[start DATASET CONTENT]

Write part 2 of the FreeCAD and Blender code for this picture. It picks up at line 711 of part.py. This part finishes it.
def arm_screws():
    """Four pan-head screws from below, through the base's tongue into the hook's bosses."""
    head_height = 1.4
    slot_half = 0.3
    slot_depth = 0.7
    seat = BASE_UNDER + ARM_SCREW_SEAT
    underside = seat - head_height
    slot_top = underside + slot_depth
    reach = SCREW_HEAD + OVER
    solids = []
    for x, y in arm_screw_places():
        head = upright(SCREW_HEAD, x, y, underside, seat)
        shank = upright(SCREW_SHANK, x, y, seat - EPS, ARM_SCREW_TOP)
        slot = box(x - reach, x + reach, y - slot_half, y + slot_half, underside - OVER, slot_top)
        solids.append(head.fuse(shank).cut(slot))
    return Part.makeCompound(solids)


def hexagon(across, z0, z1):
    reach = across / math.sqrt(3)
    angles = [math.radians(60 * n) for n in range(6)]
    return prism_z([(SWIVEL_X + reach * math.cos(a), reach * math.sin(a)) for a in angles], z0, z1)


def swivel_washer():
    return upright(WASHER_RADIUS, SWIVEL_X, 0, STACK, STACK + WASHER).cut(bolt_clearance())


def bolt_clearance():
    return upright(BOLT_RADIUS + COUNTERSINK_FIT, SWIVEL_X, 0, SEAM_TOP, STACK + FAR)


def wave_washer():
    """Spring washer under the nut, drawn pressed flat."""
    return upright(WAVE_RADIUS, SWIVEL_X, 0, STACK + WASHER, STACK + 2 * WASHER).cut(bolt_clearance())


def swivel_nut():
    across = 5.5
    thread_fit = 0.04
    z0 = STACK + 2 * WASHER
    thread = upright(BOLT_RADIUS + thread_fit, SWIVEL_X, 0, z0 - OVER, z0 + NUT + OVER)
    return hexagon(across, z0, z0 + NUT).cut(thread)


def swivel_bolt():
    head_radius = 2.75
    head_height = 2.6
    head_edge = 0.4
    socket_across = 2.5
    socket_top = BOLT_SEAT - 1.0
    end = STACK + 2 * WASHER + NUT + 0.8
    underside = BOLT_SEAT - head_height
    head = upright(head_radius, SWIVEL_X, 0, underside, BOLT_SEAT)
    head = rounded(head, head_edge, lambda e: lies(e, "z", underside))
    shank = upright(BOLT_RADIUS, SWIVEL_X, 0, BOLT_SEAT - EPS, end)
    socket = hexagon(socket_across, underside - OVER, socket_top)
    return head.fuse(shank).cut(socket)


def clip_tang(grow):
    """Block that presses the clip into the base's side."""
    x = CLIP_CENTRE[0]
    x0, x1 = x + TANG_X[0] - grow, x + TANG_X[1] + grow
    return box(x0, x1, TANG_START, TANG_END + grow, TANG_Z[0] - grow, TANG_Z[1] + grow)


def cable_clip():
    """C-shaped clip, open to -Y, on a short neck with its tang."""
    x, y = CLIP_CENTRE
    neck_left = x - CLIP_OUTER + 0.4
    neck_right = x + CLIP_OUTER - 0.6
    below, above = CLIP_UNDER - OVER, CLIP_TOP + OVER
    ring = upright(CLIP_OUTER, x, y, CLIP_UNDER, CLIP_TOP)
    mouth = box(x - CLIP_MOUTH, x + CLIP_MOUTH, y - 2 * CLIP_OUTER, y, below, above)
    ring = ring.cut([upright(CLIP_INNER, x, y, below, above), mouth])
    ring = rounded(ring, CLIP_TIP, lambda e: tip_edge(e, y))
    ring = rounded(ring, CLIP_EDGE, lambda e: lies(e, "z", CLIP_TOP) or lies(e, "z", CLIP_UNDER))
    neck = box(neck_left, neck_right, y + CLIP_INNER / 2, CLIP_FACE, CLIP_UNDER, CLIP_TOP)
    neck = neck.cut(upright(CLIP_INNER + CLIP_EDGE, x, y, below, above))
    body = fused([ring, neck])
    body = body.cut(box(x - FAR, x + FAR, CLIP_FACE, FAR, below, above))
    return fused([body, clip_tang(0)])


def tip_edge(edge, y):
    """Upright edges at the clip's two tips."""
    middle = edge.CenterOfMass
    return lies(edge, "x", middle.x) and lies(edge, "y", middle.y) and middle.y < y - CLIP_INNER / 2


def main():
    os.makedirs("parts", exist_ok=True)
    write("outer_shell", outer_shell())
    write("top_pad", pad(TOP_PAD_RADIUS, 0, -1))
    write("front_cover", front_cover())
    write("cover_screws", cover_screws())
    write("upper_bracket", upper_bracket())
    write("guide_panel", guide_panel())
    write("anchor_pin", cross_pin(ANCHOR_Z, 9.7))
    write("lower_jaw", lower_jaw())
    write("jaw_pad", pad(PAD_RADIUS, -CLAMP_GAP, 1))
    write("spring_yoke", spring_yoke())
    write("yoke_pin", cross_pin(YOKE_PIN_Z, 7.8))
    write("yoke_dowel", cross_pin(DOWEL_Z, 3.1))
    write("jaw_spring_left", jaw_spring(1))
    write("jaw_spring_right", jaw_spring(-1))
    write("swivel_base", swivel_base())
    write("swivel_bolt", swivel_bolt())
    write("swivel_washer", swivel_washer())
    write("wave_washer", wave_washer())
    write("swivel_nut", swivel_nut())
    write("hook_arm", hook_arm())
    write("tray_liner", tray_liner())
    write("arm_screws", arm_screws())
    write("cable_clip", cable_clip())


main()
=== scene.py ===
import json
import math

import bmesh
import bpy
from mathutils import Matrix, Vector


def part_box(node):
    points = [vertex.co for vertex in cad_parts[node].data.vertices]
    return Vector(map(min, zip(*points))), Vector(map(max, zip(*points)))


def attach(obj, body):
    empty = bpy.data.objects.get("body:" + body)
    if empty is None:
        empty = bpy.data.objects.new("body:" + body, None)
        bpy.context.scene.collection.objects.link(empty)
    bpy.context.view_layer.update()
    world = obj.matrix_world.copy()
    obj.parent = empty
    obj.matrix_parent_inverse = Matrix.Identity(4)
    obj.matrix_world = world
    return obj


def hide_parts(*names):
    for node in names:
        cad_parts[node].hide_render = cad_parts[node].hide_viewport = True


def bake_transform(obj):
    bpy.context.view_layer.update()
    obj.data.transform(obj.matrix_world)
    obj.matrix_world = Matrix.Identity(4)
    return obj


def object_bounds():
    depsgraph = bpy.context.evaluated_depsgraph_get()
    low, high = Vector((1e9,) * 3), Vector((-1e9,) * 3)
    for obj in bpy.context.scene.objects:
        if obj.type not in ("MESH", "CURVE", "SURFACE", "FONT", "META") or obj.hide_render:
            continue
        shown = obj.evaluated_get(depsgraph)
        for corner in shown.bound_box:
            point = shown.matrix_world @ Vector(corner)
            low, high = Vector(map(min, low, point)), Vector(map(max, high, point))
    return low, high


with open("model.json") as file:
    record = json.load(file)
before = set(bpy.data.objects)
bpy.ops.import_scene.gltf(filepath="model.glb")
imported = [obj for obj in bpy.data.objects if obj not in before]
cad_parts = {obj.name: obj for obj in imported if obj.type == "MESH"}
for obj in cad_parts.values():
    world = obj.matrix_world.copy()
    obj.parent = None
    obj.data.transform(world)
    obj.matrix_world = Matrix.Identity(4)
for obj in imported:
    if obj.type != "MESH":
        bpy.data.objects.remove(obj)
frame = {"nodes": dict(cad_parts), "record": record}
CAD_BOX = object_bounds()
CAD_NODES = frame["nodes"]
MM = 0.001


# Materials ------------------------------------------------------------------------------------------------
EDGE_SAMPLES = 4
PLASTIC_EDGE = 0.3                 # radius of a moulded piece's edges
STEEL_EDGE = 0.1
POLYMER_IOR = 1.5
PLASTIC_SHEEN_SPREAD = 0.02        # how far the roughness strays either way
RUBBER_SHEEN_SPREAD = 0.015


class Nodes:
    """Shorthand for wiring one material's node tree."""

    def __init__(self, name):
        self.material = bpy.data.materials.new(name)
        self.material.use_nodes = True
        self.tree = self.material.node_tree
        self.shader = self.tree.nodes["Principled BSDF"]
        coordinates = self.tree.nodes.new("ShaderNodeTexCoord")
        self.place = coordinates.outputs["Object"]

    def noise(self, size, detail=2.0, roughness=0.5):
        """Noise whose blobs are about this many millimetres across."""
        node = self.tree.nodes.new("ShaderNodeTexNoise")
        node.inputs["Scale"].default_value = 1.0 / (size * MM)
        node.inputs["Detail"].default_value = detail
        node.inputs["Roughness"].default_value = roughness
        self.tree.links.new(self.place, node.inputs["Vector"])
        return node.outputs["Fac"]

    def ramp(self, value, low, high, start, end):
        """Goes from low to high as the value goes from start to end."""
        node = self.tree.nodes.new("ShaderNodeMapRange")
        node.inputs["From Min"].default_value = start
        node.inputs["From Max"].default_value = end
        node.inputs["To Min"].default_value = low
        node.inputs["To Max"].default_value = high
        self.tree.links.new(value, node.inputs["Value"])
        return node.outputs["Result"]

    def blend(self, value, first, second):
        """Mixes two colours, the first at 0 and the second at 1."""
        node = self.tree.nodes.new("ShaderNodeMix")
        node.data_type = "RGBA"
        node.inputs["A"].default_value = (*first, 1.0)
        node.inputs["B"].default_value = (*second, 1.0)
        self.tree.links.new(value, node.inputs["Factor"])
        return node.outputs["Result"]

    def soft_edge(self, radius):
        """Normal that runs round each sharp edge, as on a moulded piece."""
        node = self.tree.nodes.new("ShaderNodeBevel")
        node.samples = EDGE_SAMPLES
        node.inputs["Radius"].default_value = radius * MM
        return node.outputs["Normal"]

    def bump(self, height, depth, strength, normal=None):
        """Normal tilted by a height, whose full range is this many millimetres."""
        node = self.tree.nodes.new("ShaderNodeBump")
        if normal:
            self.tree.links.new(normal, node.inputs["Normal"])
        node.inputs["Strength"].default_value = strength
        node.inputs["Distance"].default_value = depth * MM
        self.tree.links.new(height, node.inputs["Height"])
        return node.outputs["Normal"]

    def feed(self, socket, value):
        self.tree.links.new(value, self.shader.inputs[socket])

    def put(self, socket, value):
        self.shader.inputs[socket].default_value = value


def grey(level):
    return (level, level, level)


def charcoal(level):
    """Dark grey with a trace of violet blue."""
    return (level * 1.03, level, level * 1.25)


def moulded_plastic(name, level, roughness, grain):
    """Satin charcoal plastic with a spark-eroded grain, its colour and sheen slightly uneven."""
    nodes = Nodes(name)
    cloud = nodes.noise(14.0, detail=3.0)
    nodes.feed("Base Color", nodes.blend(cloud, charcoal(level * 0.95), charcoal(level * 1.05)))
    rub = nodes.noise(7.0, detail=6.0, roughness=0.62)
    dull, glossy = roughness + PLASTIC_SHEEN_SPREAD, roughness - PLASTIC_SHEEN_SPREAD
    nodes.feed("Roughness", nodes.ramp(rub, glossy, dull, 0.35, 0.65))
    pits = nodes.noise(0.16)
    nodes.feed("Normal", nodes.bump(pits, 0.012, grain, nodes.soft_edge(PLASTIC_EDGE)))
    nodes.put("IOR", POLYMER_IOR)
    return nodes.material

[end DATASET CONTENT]

REQUIREMENT: The required output is the exact run of lines from the beginning of the listing above to the line that contains "return upright(WAVE_RADIUS, SWIVEL_X, 0, STACK", inclusive of both.

SOLUTION BELOW:
Write part 2 of the FreeCAD and Blender code for this picture. It picks up at line 711 of part.py. This part finishes it.
def arm_screws():
    """Four pan-head screws from below, through the base's tongue into the hook's bosses."""
    head_height = 1.4
    slot_half = 0.3
    slot_depth = 0.7
    seat = BASE_UNDER + ARM_SCREW_SEAT
    underside = seat - head_height
    slot_top = underside + slot_depth
    reach = SCREW_HEAD + OVER
    solids = []
    for x, y in arm_screw_places():
        head = upright(SCREW_HEAD, x, y, underside, seat)
        shank = upright(SCREW_SHANK, x, y, seat - EPS, ARM_SCREW_TOP)
        slot = box(x - reach, x + reach, y - slot_half, y + slot_half, underside - OVER, slot_top)
        solids.append(head.fuse(shank).cut(slot))
    return Part.makeCompound(solids)


def hexagon(across, z0, z1):
    reach = across / math.sqrt(3)
    angles = [math.radians(60 * n) for n in range(6)]
    return prism_z([(SWIVEL_X + reach * math.cos(a), reach * math.sin(a)) for a in angles], z0, z1)


def swivel_washer():
    return upright(WASHER_RADIUS, SWIVEL_X, 0, STACK, STACK + WASHER).cut(bolt_clearance())


def bolt_clearance():
    return upright(BOLT_RADIUS + COUNTERSINK_FIT, SWIVEL_X, 0, SEAM_TOP, STACK + FAR)


def wave_washer():
    """Spring washer under the nut, drawn pressed flat."""
    return upright(WAVE_RADIUS, SWIVEL_X, 0, STACK + WASHER, STACK + 2 * WASHER).cut(bolt_clearance())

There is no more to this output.